## DATA LINES
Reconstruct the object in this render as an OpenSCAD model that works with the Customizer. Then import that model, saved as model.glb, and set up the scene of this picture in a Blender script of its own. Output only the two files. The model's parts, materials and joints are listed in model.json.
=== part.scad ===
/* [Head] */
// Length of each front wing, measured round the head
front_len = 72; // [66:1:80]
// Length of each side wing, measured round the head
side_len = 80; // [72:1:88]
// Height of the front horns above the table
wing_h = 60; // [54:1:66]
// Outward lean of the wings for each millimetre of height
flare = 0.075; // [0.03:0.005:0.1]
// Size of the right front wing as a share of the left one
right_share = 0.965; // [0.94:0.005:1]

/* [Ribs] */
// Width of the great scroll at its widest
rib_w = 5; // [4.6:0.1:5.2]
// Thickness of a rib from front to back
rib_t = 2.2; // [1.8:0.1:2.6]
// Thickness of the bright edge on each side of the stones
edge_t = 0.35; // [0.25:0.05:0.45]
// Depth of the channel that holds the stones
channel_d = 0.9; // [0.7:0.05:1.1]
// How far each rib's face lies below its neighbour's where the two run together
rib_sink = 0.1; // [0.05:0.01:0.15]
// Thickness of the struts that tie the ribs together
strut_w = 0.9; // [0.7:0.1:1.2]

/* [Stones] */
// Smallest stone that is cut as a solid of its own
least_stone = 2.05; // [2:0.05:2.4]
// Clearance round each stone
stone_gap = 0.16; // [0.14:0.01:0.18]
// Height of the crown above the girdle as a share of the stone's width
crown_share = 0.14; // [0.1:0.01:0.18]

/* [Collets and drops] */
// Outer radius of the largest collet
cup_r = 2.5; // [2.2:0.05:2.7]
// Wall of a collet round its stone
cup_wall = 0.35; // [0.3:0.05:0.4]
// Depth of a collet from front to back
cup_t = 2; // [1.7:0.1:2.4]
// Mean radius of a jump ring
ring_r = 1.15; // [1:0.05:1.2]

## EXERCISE
Repeat the data verbatim.

## RESULT FOR THIS TASK
Reconstruct the object in this render as an OpenSCAD model that works with the Customizer. Then import that model, saved as model.glb, and set up the scene of this picture in a Blender script of its own. Output only the two files. The model's parts, materials and joints are listed in model.json.
=== part.scad ===
/* [Head] */
// Length of each front wing, measured round the head
front_len = 72; // [66:1:80]
// Length of each side wing, measured round the head
side_len = 80; // [72:1:88]
// Height of the front horns above the table
wing_h = 60; // [54:1:66]
// Outward lean of the wings for each millimetre of height
flare = 0.075; // [0.03:0.005:0.1]
// Size of the right front wing as a share of the left one
right_share = 0.965; // [0.94:0.005:1]

/* [Ribs] */
// Width of the great scroll at its widest
rib_w = 5; // [4.6:0.1:5.2]
// Thickness of a rib from front to back
rib_t = 2.2; // [1.8:0.1:2.6]
// Thickness of the bright edge on each side of the stones
edge_t = 0.35; // [0.25:0.05:0.45]
// Depth of the channel that holds the stones
channel_d = 0.9; // [0.7:0.05:1.1]
// How far each rib's face lies below its neighbour's where the two run together
rib_sink = 0.1; // [0.05:0.01:0.15]
// Thickness of the struts that tie the ribs together
strut_w = 0.9; // [0.7:0.1:1.2]

/* [Stones] */
// Smallest stone that is cut as a solid of its own
least_stone = 2.05; // [2:0.05:2.4]
// Clearance round each stone
stone_gap = 0.16; // [0.14:0.01:0.18]
// Height of the crown above the girdle as a share of the stone's width
crown_share = 0.14; // [0.1:0.01:0.18]

/* [Collets and drops] */
// Outer radius of the largest collet
cup_r = 2.5; // [2.2:0.05:2.7]
// Wall of a collet round its stone
cup_wall = 0.35; // [0.3:0.05:0.4]
// Depth of a collet from front to back
cup_t = 2; // [1.7:0.1:2.4]
// Mean radius of a jump ring
ring_r = 1.15; // [1:0.05:1.2]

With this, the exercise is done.